As can be seen in the preceding example most of the 82 bps change in the interest rate is attributable to the change in the currency-specific market reference rates (i.e., 12M USD LIBOR = 0.244%; 12M EURIBOR negative 0.49%, for difference of 0.734%, or 73 bps, rounded). Thus, the most significant currency adjustment is made automatically by selecting the most appropriate market reference rate.

NOTE: As of December 31. 2021 the LIBOR based settings for GBP, EUR, CHF, and JPY LIBOR (along with 1-week and 2-month USD LIBOR) ceased to be used for new contracts. While 1-month, 3-month and 6-month USD LIBOR rates are still available these will be ceased on June 30, 2023. New contracts will be conducted in Alternative Reference Rates (ARR) such as SOFR for USD, SONIA for GBP, CORRA for CAD, SARON for CHF, etc. As a transitional measure, fall back rates have been published as an adjustment to the specific ARRs to make them equivalent to the corresponding historical LIBOR.

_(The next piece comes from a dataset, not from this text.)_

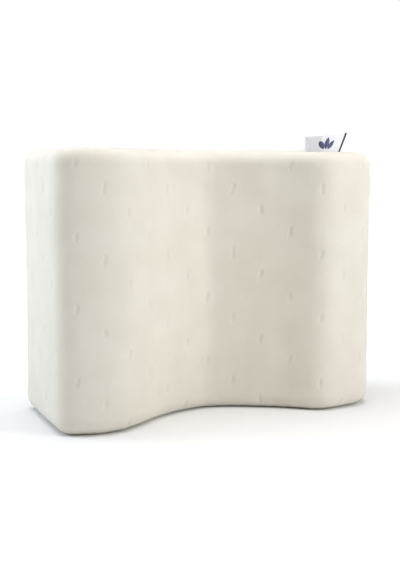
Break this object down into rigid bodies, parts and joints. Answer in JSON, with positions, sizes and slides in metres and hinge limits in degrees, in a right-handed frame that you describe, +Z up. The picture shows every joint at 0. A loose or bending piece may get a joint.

If there is no market reference rate for the currency of the tested intercompany loan, then the next best option could be to consider a currency-specific and maturity-specific risk-free rate as a proxy for the lender’s cost of funds. The yield on the appropriate government bonds would be an imperfect but close proxy for a lender’s cost of funds. By applying the IRP concept, the equivalent currency-specific, maturity-specific interest rate can be calculated from the USD denominated interest rates of the comparables.